• Set exercise
Copy exactly the lines from the first line of the records below through the line containing "cone_rise = 12.67; // [12:0.1:13]", including both, and nothing else.

• Information given
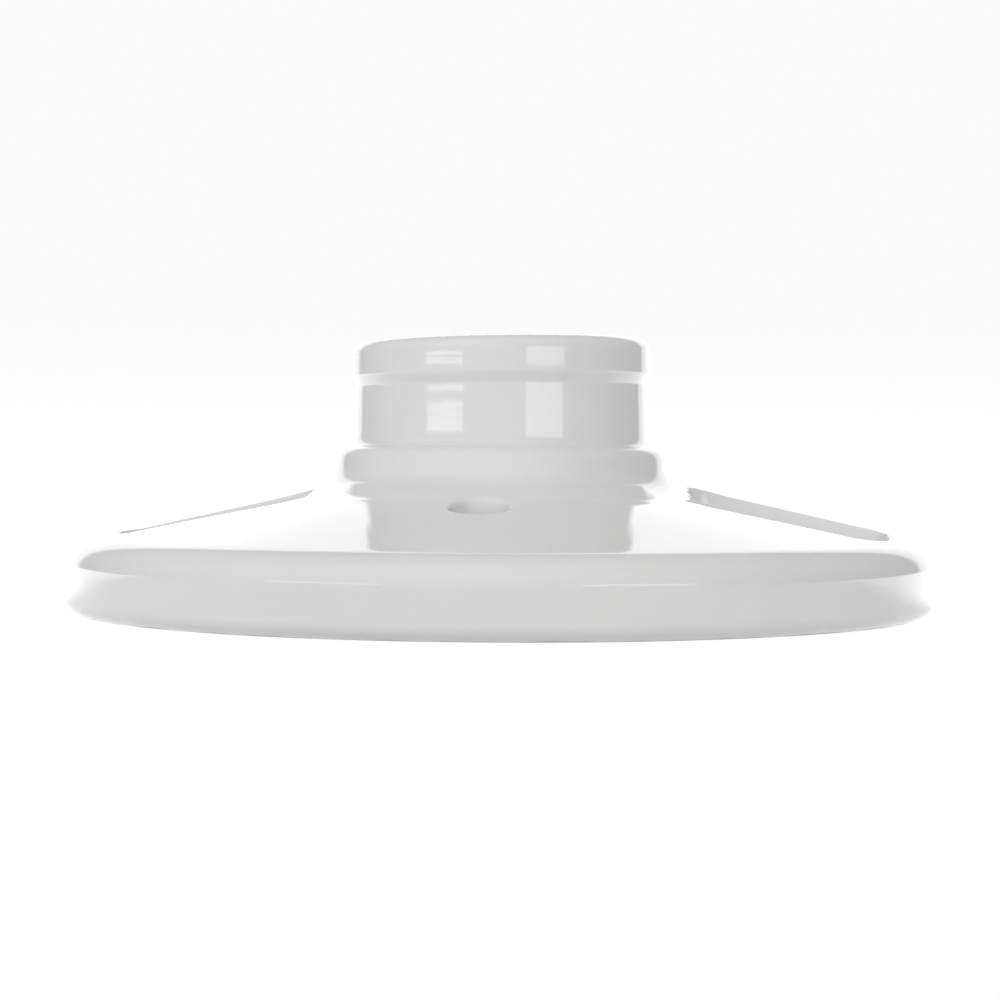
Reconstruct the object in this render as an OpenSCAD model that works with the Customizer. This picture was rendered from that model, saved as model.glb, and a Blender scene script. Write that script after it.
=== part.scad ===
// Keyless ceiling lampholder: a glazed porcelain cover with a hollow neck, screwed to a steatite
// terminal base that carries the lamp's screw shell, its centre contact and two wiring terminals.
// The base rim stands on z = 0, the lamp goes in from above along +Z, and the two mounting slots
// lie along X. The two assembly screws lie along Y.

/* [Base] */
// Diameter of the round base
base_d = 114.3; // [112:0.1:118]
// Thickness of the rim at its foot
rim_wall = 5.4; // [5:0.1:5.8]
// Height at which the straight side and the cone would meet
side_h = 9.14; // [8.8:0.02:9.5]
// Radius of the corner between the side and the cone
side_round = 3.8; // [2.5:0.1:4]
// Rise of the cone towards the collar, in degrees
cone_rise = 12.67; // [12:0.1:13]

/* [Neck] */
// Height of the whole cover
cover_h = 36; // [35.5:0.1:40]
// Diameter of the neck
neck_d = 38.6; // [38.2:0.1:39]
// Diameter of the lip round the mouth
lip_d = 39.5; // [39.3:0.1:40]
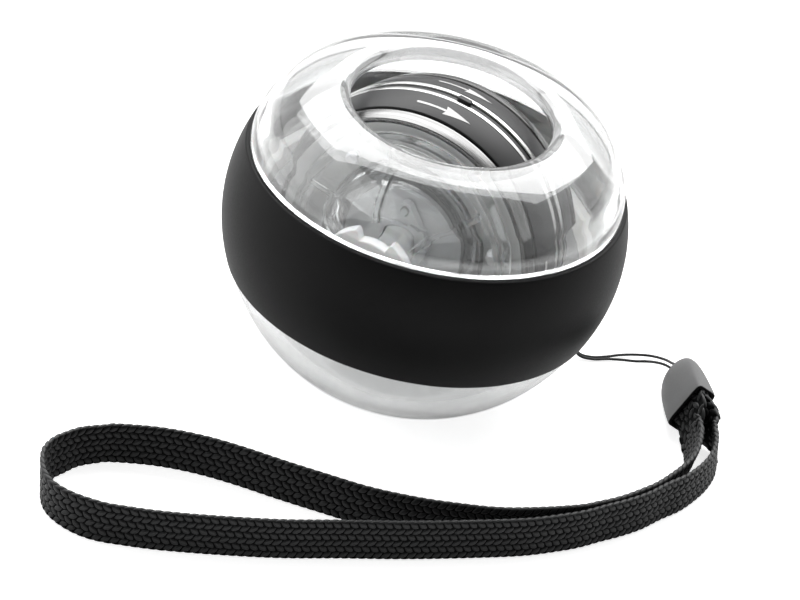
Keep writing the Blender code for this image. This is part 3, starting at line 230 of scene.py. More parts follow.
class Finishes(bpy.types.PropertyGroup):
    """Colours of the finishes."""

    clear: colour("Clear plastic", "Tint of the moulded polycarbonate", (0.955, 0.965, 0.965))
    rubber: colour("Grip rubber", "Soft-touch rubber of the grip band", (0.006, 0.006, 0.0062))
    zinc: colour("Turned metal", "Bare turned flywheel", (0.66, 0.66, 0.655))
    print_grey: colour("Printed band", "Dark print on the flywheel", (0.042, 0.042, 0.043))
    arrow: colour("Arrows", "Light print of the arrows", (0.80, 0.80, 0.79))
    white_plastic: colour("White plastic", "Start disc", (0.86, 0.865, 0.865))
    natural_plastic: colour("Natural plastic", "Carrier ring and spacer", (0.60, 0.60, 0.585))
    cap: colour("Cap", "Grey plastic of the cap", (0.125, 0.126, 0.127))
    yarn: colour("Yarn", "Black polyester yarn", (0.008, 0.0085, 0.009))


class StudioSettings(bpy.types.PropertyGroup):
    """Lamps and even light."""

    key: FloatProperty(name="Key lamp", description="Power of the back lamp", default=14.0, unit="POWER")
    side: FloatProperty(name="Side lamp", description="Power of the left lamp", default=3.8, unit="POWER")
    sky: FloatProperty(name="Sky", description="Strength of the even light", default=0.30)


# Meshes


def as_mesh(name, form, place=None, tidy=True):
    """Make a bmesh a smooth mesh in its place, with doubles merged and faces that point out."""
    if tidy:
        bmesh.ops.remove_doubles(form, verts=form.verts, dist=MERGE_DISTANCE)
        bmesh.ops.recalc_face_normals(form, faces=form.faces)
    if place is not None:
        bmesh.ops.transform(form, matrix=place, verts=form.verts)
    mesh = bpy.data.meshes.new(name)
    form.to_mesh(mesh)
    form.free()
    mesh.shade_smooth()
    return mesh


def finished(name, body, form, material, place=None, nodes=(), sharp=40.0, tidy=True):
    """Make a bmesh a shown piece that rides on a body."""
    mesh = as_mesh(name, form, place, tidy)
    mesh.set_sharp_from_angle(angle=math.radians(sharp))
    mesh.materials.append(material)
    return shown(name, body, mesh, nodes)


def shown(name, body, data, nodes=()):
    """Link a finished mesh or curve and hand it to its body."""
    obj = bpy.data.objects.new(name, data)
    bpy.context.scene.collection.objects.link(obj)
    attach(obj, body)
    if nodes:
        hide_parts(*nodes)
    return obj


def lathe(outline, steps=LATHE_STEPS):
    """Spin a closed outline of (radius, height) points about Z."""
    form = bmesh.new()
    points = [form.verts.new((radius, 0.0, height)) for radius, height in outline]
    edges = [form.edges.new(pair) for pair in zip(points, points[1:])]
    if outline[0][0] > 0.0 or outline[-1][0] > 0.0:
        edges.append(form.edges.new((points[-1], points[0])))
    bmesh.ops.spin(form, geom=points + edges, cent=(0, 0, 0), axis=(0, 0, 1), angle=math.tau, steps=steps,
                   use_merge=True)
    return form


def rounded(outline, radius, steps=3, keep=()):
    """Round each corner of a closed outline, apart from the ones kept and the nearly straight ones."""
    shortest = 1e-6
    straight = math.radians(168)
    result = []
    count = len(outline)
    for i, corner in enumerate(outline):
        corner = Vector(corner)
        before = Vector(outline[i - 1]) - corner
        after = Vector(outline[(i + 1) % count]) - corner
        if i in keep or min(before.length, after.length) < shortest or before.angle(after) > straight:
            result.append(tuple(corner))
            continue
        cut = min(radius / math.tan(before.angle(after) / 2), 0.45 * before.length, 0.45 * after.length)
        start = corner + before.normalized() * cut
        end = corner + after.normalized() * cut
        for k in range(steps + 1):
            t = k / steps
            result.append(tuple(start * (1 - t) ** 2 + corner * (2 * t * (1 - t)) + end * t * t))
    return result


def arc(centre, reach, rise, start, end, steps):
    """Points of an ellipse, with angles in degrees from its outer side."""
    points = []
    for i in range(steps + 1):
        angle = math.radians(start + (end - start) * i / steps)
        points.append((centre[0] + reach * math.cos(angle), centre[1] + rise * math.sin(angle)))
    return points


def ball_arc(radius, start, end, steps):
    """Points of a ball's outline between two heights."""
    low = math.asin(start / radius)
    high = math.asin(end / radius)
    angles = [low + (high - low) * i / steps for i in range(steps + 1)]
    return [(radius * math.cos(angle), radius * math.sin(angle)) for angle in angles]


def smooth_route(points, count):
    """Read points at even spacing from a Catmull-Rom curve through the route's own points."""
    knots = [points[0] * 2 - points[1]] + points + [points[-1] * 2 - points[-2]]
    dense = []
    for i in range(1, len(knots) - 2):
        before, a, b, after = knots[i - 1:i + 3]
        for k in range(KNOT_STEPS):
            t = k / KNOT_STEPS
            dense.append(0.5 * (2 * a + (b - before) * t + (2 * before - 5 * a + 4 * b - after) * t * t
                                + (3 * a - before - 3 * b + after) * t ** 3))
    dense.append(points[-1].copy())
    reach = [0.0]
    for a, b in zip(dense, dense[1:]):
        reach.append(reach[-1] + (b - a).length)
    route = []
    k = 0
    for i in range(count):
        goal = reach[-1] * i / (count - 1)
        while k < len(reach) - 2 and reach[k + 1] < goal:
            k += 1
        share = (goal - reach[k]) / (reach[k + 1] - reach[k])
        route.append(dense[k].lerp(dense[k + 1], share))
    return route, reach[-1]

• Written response
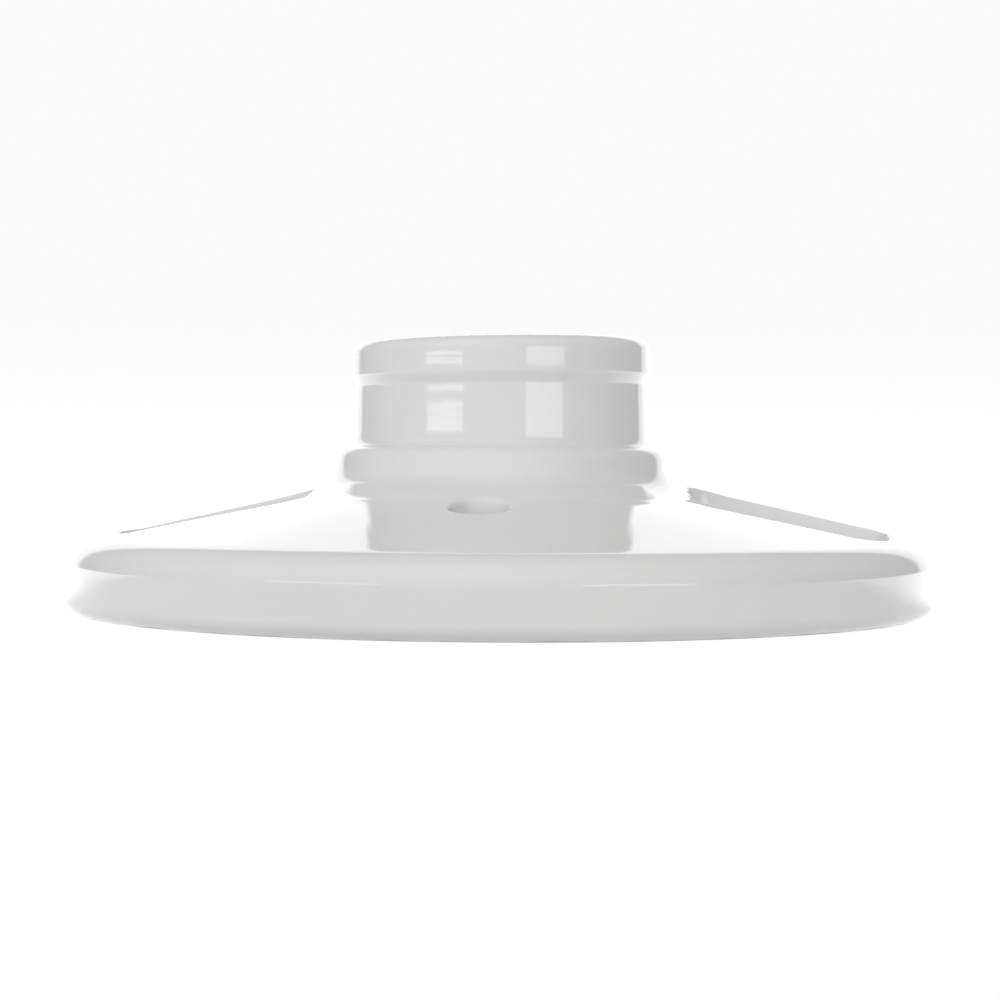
Reconstruct the object in this render as an OpenSCAD model that works with the Customizer. This picture was rendered from that model, saved as model.glb, and a Blender scene script. Write that script after it.
=== part.scad ===
// Keyless ceiling lampholder: a glazed porcelain cover with a hollow neck, screwed to a steatite
// terminal base that carries the lamp's screw shell, its centre contact and two wiring terminals.
// The base rim stands on z = 0, the lamp goes in from above along +Z, and the two mounting slots
// lie along X. The two assembly screws lie along Y.

/* [Base] */
// Diameter of the round base
base_d = 114.3; // [112:0.1:118]
// Thickness of the rim at its foot
rim_wall = 5.4; // [5:0.1:5.8]
// Height at which the straight side and the cone would meet
side_h = 9.14; // [8.8:0.02:9.5]
// Radius of the corner between the side and the cone
side_round = 3.8; // [2.5:0.1:4]
// Rise of the cone towards the collar, in degrees
cone_rise = 12.67; // [12:0.1:13]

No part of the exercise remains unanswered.